# Seeking Recommendations: Quality writing, BDSM related



## Rechan (Sep 22, 2010)

Hello, I'm having some trouble locating good stories or authors dealing with BDSM.

Just searching for the terms has not pulled up a lot, and of what it has pulled up has been very extreme. 

So I'm wondering if anyone out there might just provide a recommendation of where to look for some good furry BDSM? Well written over Smuttykinky, but within the theme.

I know about Trouble's Tales, just to head that at the pass.


----------



## DragonTalon (Oct 26, 2010)

What do you mean by BDSM?  

Like it works for real, with consenting adults engaging in kinky activities?  Maybe just for play, maybe deciding to live it as a lifestyle?

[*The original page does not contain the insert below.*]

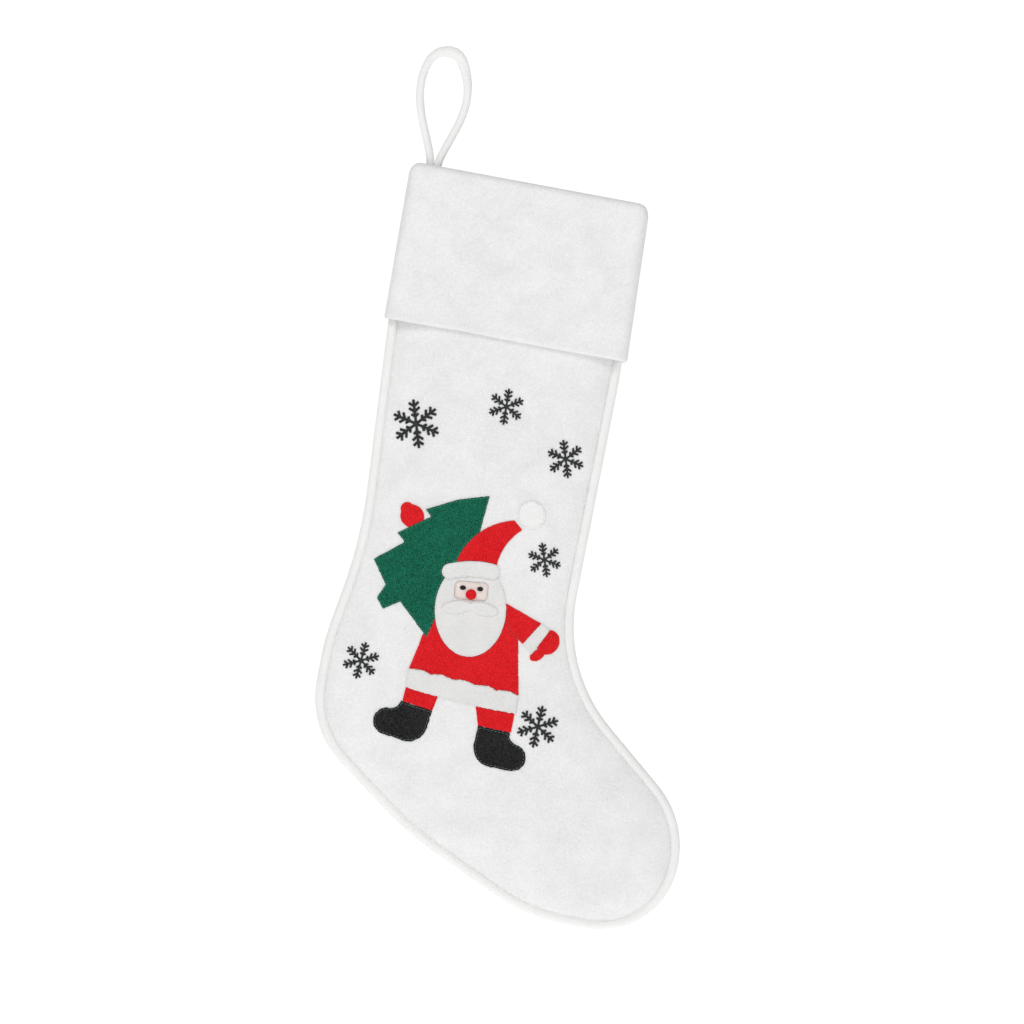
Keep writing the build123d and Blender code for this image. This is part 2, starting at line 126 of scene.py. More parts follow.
def cloth_material(
    name, light, dark, clump, weave_pitch, bump, sheen, contrast=0.16, weave_share=0.1, patch_share=0.28
):
    """Brushed cloth: clumped fibres over a faint knit that follows the leg's own lean."""
    material = bpy.data.materials.new(name)
    material.use_nodes = True
    nodes, links = material.node_tree.nodes, material.node_tree.links
    shader = nodes["Principled BSDF"]
    place = nodes.new("ShaderNodeTexCoord")
    turn = nodes.new("ShaderNodeMapping")
    turn.inputs["Rotation"].default_value = (0, -math.atan2(-along_rim.z, along_rim.x), 0)
    links.new(place.outputs["Object"], turn.inputs["Vector"])

    def noise_of(size, detail, rough, distort):
        grain = nodes.new("ShaderNodeTexNoise")
        grain.inputs["Scale"].default_value = 1 / size
        grain.inputs["Detail"].default_value = detail
        grain.inputs["Roughness"].default_value = rough
        grain.inputs["Distortion"].default_value = distort
        links.new(turn.outputs["Vector"], grain.inputs["Vector"])
        return grain.outputs["Fac"]

    def knit_of(direction):
        rows = nodes.new("ShaderNodeTexWave")
        rows.bands_direction = direction
        rows.inputs["Scale"].default_value = 0.314 / weave_pitch
        rows.inputs["Distortion"].default_value = 2.2
        rows.inputs["Detail"].default_value = 2.0
        rows.inputs["Detail Scale"].default_value = 1.4
        links.new(turn.outputs["Vector"], rows.inputs["Vector"])
        return rows.outputs["Fac"]

    def mixed(kind, first, second):
        sum_node = nodes.new("ShaderNodeMath")
        sum_node.operation = kind
        for socket, value in zip(sum_node.inputs, (first, second)):
            if isinstance(value, float):
                socket.default_value = value
            else:
                links.new(value, socket)
        return sum_node.outputs[0]

    fibres = noise_of(clump, 7.0, 0.72, 0.9)
    patches = noise_of(clump * 14, 3.0, 0.55, 0.3)
    knit = mixed("MULTIPLY", knit_of("X"), knit_of("Z"))
    height = mixed("ADD", fibres, mixed("MULTIPLY", knit, weave_share))
    tone = mixed(
        "ADD", mixed("MULTIPLY", height, 1 - patch_share), mixed("MULTIPLY", patches, patch_share)
    )
    colours = nodes.new("ShaderNodeValToRGB")
    colours.color_ramp.elements[0].position = 0.5 - contrast
    colours.color_ramp.elements[0].color = (*dark, 1)
    colours.color_ramp.elements[1].position = 0.5 + contrast
    colours.color_ramp.elements[1].color = (*light, 1)
    links.new(tone, colours.inputs["Fac"])
    links.new(colours.outputs["Color"], shader.inputs["Base Color"])
    relief = nodes.new("ShaderNodeBump")
    relief.inputs["Strength"].default_value = 1.0
    relief.inputs["Distance"].default_value = bump
    links.new(height, relief.inputs["Height"])
    links.new(relief.outputs["Normal"], shader.inputs["Normal"])
    shader.inputs["Roughness"].default_value = 0.95
    shader.inputs["Sheen Weight"].default_value = sheen
    shader.inputs["Sheen Roughness"].default_value = 0.45
    shader.inputs["Specular IOR Level"].default_value = 0.1
    return material


white_cotton = cloth_material(
    "white_cotton", (0.88, 0.88, 0.87), (0.80, 0.80, 0.79), 1.0 * mm, 1.1 * mm, 0.14 * mm, 0.1
)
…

Or do you mean kidnapping, non-consensual domination, where the Master literally owns the slave?

I have a well-watched and read furry BDSM series if you mean the second option.  But it's hard to say what 'extreme' means.  Most people would say anythign BDSM related is extreme but in the furry world who knows.


----------



## Rechan (Oct 26, 2010)

The former.


----------



## StormKitty (Jun 9, 2011)

I once posted a recommended reading list.  It's a few years old and may have a couple of dead links in it, but most I'm pretty sure still work.  Some are the more hardcore type you indicated you're less interested in, but others are of the consenting adults variety.


----------



## Rechan (Jun 9, 2011)

Thanks for the request.

But it's a little late. See, I was using recommendations to find authors who write BDSM in order to invite them to an anthology. That anthology is already in its 2nd edits phase.


----------



## Shouden (Jun 9, 2011)

From my own personal collection:
http://www.furaffinity.net/view/2234364/


----------



## M. LeRenard (Jun 9, 2011)

Guess I'll close this one, since it's out of date.


----------